§ REQUIRED WORK
State the number of lines that include the string "code", and write nothing else.

Object modeling scripts:
____
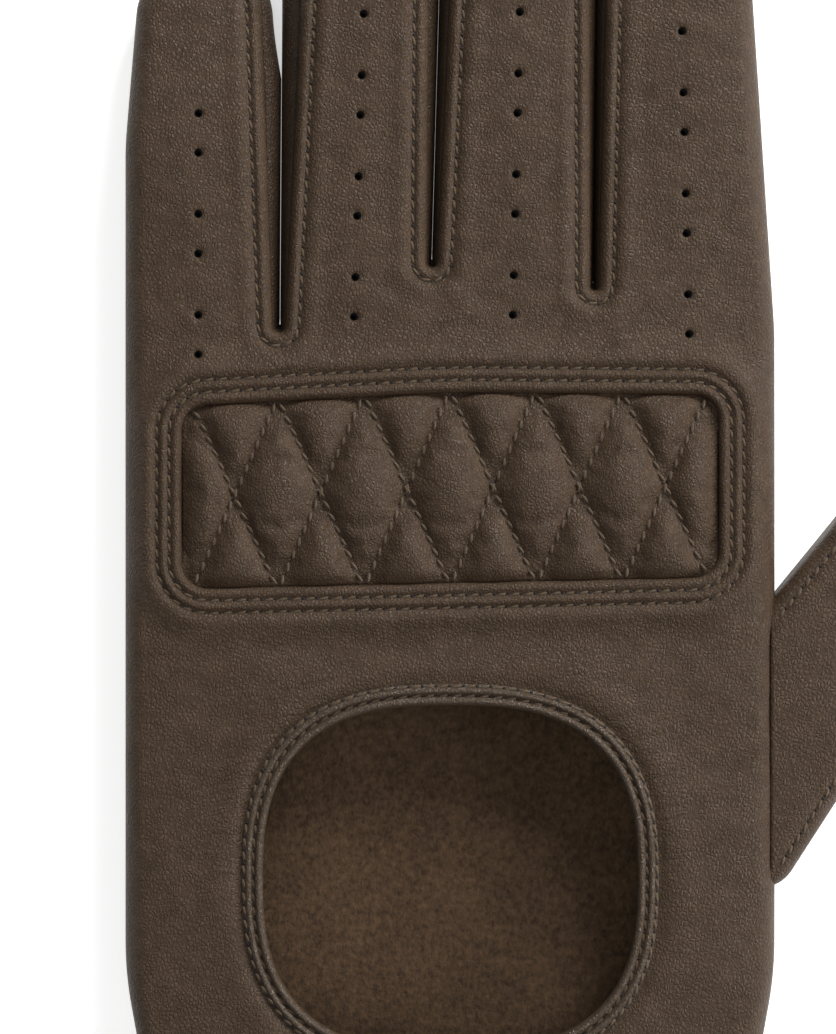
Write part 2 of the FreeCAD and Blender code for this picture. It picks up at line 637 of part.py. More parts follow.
def main():
    os.makedirs("parts", exist_ok=True)
    for name, shape in sorted(build().items()):
        solid = solids_of(shape)
        print(f"{name:30s} solids {len(solid.Solids):2d}  volume {solid.Volume:9.2f}",
              f" valid {solid.isValid()}")
        solid.exportStep(f"parts/{name}.step")
    for digit in [finger_digit(f) for f in FINGERS] + [thumb_digit()]:
        x, y = digit["hinge"]
        print(f"{digit['name']} hinge at {x:.3f} {y:.3f} {digit['half_height']:.3f}",
              f"turned {digit['angle']:.3f}")


main()
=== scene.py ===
import json
import math

import bmesh
import bpy
import numpy as np
from bmesh.types import BMEdge, BMFace, BMVert
from mathutils import Matrix, Vector, noise


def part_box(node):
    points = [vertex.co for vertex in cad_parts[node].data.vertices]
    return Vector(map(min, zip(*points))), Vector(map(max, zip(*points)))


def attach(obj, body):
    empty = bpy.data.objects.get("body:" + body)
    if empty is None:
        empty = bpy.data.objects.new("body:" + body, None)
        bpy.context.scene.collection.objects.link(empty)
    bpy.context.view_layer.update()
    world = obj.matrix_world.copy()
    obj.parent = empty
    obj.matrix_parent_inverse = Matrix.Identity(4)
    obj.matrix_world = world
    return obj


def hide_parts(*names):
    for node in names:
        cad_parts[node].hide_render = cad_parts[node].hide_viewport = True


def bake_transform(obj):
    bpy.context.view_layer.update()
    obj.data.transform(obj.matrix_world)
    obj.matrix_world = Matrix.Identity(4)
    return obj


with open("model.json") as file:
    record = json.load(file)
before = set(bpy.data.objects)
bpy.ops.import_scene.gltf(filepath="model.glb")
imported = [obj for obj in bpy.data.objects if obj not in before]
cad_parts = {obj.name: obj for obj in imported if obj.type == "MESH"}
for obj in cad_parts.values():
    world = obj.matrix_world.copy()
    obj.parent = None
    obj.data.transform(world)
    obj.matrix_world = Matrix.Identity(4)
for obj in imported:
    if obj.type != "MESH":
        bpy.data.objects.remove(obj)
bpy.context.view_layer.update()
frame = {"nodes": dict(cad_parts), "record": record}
mm = 0.001

# ---- Table, camera and light
# The glove lies palm down on a pale table, seen from straight above through a long lens. One large soft
# light stands beyond the fingertips, a weaker one to the thumb side, and a broad one hangs overhead.

VIEW_HEIGHT = 166.8 * mm
VIEW_CENTRE = (-5.2 * mm, 36.1 * mm)
LENS, SENSOR = 120.0, 36.0
BACK_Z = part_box("hand_back")[1].z

camera_data = bpy.data.cameras.new("camera")
camera_data.lens, camera_data.sensor_width = LENS, SENSOR
camera_data.clip_start, camera_data.clip_end = 0.01, 20
camera = bpy.data.objects.new("camera", camera_data)
camera.location = (*VIEW_CENTRE, BACK_Z + VIEW_HEIGHT * LENS / SENSOR)
bpy.context.scene.collection.objects.link(camera)
bpy.context.scene.camera = camera


def lamp(name, place, size, watts, colour):
    """Square soft light at a place, aimed at the middle of the hand."""
    data = bpy.data.lights.new(name, "AREA")
    data.shape, data.size, data.energy, data.color = "SQUARE", size, watts, colour
    light = bpy.data.objects.new(name, data)
    light.location = place
    aim = Vector((*VIEW_CENTRE, 0)) - Vector(place)
    light.rotation_euler = aim.to_track_quat("-Z", "Y").to_euler()
    bpy.context.scene.collection.objects.link(light)


lamp("light_beyond", (0.42, 0.88, 0.55), 0.40, 15.0, (1.0, 0.985, 0.96))
lamp("light_thumb_side", (0.95, -0.20, 0.40), 0.4, 9.0, (1.0, 0.98, 0.95))
lamp("light_overhead", (-0.25, -0.1, 1.3), 0.9, 5.0, (1.0, 1.0, 1.0))
world = bpy.data.worlds.new("studio")
world.use_nodes = True
world.node_tree.nodes["Background"].inputs["Color"].default_value = (0.95, 0.97, 1.0, 1)
world.node_tree.nodes["Background"].inputs["Strength"].default_value = 0.22
bpy.context.scene.world = world
bpy.context.scene.view_settings.view_transform = "Standard"


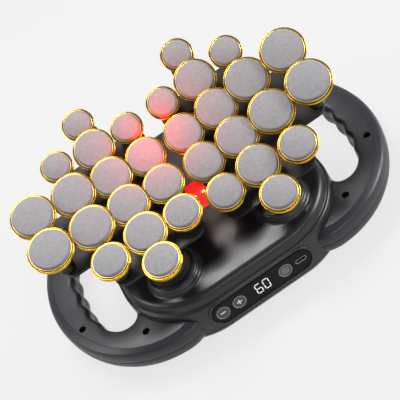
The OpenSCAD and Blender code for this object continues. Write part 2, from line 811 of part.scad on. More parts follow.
// Pistons: a rod with an eye at the top and a yoke at the foot
eye_w = lug_gap - 0.4;
eye_r = 4.6;
lug_clear = 1.4;
window_half_h = throw + shaft_r + throw + 0.4;
window_half_w = throw + shaft_r + 0.4;
yoke_half_h = window_half_h + yoke_wall;
yoke_half_w = window_half_w + yoke_wall;
function pin_height(end) = end == FRONT ? front_pin_z : rear_pin_z;
module at_piston(side, end) {
    translate([side * piston_x, end * piston_y, piston_lift(side, end)]) children();
}
module piston(side, end) {
    eye_z = pin_height(end);
    rod_z0 = shaft_z + yoke_half_h;
    rod_z1 = eye_z - lug_r - lug_clear;
    bore_r = end == FRONT ? pin_r + running_gap : pin_r;
    at_piston(side, end) difference() {
        union() {
            translate([0, 0, rod_z0]) cylinder(r = rod_r, h = rod_z1 - rod_z0);
            translate([-eye_w, -eye_r, rod_z1 - 1]) cube([2 * eye_w, 2 * eye_r, eye_z - rod_z1 + 1]);
            translate([-eye_w, 0, eye_z]) rotate([0, 90, 0]) cylinder(r = eye_r, h = 2 * eye_w);
        }
        translate([-far / 2, 0, eye_z]) rotate([0, 90, 0]) cylinder(r = bore_r, h = far);
    }
}
module yoke(side, end) {
    at_piston(side, end) translate([-yoke_t / 2, 0, shaft_z])
        rotate([90, 0, 90]) linear_extrude(height = yoke_t) difference() {
            square([2 * yoke_half_w, 2 * yoke_half_h], center = true);
            square([2 * window_half_w, 2 * window_half_h], center = true);
        }
}
module left_front_piston() {
    color("#b9bbbf") piston(LEFT, FRONT);
}
module left_rear_piston() {
    color("#b9bbbf") piston(LEFT, BACK);
}
module right_front_piston() {
    color("#b9bbbf") piston(RIGHT, FRONT);
}
module right_rear_piston() {
    color("#b9bbbf") piston(RIGHT, BACK);
}
module left_front_yoke() {
    color("#8f9296") yoke(LEFT, FRONT);
}
module left_rear_yoke() {
    color("#8f9296") yoke(LEFT, BACK);
}
module right_front_yoke() {
    color("#8f9296") yoke(RIGHT, FRONT);
}
module right_rear_yoke() {
    color("#8f9296") yoke(RIGHT, BACK);
}
// The front pin sits in the plate's lugs, and the rear pin in the piston's eye
pin_half = lug_gap + lug_t;
module clevis_pin(side, end) {
    at_piston(side, end) translate([-pin_half, 0, pin_height(end)])
        rotate([0, 90, 0]) cylinder(r = pin_r, h = 2 * pin_half);
}
module left_front_pin() {
    color("#c8cacd") clevis_pin(LEFT, FRONT);
}
module right_front_pin() {
    color("#c8cacd") clevis_pin(RIGHT, FRONT);
}
module left_rear_pin() {
    color("#c8cacd") clevis_pin(LEFT, BACK);
}
module right_rear_pin() {
    color("#c8cacd") clevis_pin(RIGHT, BACK);
}

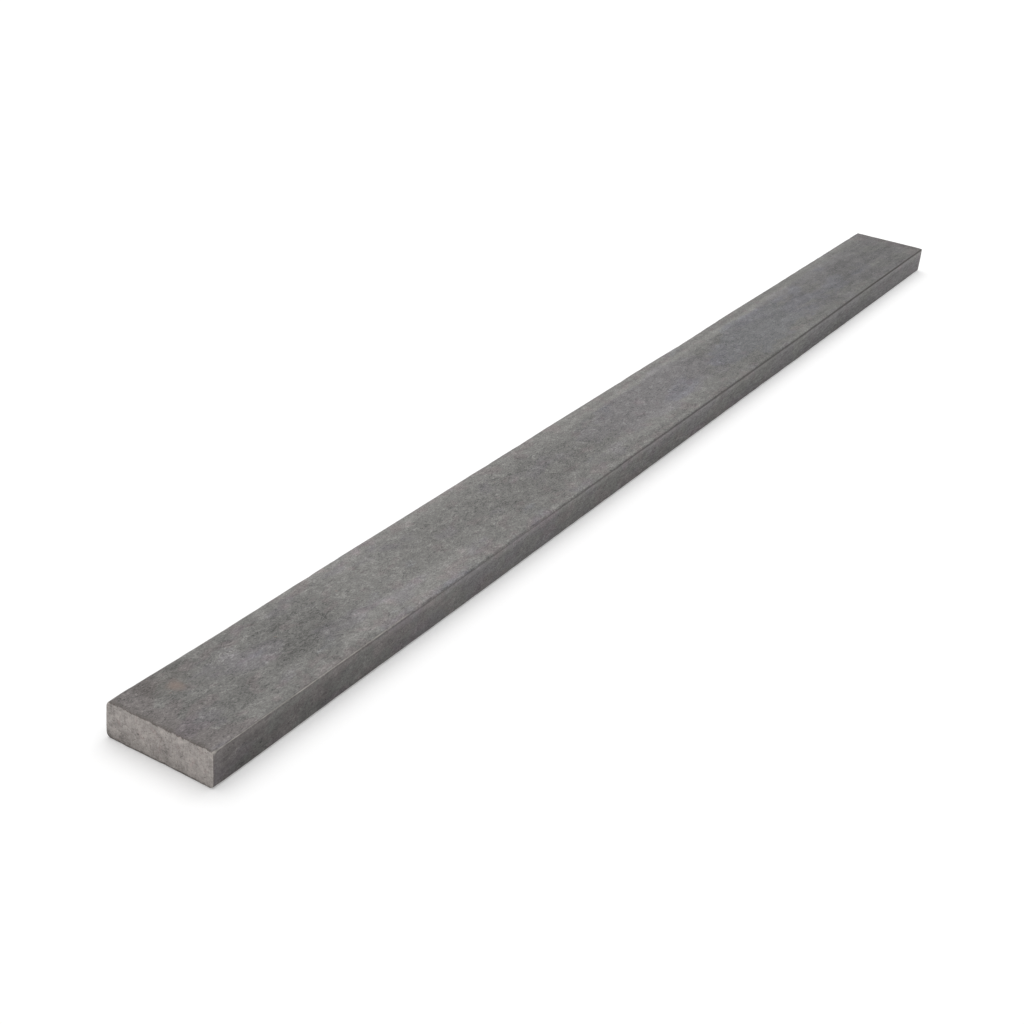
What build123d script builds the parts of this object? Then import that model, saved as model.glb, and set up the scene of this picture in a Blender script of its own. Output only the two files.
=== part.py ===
"""Hot-rolled steel flat bar: one solid piece of stock, 25 x 8 mm in section and 375 mm long.

X runs along the bar, Y across its width and Z up through its thickness. The origin is in the middle
of the underside, so that the bar lies flat on the plane Z = 0.
"""

import os

from build123d import *

# Driving dimensions, in millimetres.
BAR_LENGTH = 375.0
BAR_WIDTH = 25.0  # overall, from crown to crown of the two narrow edges
BAR_THICKNESS = 8.0
CORNER_RADIUS = 0.9  # the four long corners, left slightly round by the rolls
EDGE_CROWN_RADIUS = 40.0  # the narrow edges bulge outwards between their corners


def rolled_section():
    """The section that the rolls leave: flat broad faces, crowned narrow edges and rounded corners."""
    blank = Rectangle(BAR_WIDTH, BAR_THICKNESS)
    crown_centre = BAR_WIDTH / 2 - EDGE_CROWN_RADIUS
    for side in (-1, 1):
        blank &= Pos(side * crown_centre, 0) * Circle(EDGE_CROWN_RADIUS)
    return fillet(blank.vertices(), CORNER_RADIUS)


def flat_bar():
    """The section carried along X and cut square by the saw at both ends, which stay sharp."""
    bar = extrude(Plane.YZ * rolled_section(), amount=BAR_LENGTH / 2, both=True)
    return Pos(0, 0, BAR_THICKNESS / 2) * bar


os.makedirs("parts", exist_ok=True)
bar = flat_bar()
bar.label = "flat_bar"
export_step(bar, "parts/flat_bar.step")
print("flat_bar", bar.bounding_box().size, "volume", round(bar.volume, 1), "mm3")
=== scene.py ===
"""Hot-rolled steel flat bar, finished: mill scale on the rolled faces, worn corners, bare sawn ends.

Shapes are worked out in millimetres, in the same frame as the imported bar: X runs along it, Y across its
width and Z up through its thickness, from the middle of its underside. Meshes are written in metres.
"""

import math

import bpy
import numpy as np
from mathutils import Matrix, Vector


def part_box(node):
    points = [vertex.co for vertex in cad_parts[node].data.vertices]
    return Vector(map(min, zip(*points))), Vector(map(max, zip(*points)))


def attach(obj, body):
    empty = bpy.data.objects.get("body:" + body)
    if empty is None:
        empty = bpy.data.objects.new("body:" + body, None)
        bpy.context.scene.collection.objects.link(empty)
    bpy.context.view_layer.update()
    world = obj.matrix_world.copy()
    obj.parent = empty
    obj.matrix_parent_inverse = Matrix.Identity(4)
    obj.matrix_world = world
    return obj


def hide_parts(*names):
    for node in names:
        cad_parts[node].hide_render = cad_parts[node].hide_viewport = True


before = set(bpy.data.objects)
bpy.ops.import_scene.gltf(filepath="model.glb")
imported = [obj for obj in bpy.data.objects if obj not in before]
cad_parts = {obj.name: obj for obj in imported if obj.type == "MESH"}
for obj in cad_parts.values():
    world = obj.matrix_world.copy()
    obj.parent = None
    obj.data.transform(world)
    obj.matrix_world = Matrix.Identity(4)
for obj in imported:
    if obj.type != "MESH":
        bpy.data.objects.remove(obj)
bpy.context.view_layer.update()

MM = 0.001
LOW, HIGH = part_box("flat_bar")
# The crowned narrow edges come in as chords, so each side is rounded back to whole millimetres.
BAR_LENGTH, BAR_WIDTH, BAR_THICKNESS = (round((b - a) / MM) for a, b in zip(LOW, HIGH))
HALF_LENGTH = BAR_LENGTH / 2
HALF_WIDTH = BAR_WIDTH / 2
HALF_THICKNESS = BAR_THICKNESS / 2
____
§ PROBLEM SOLUTION
2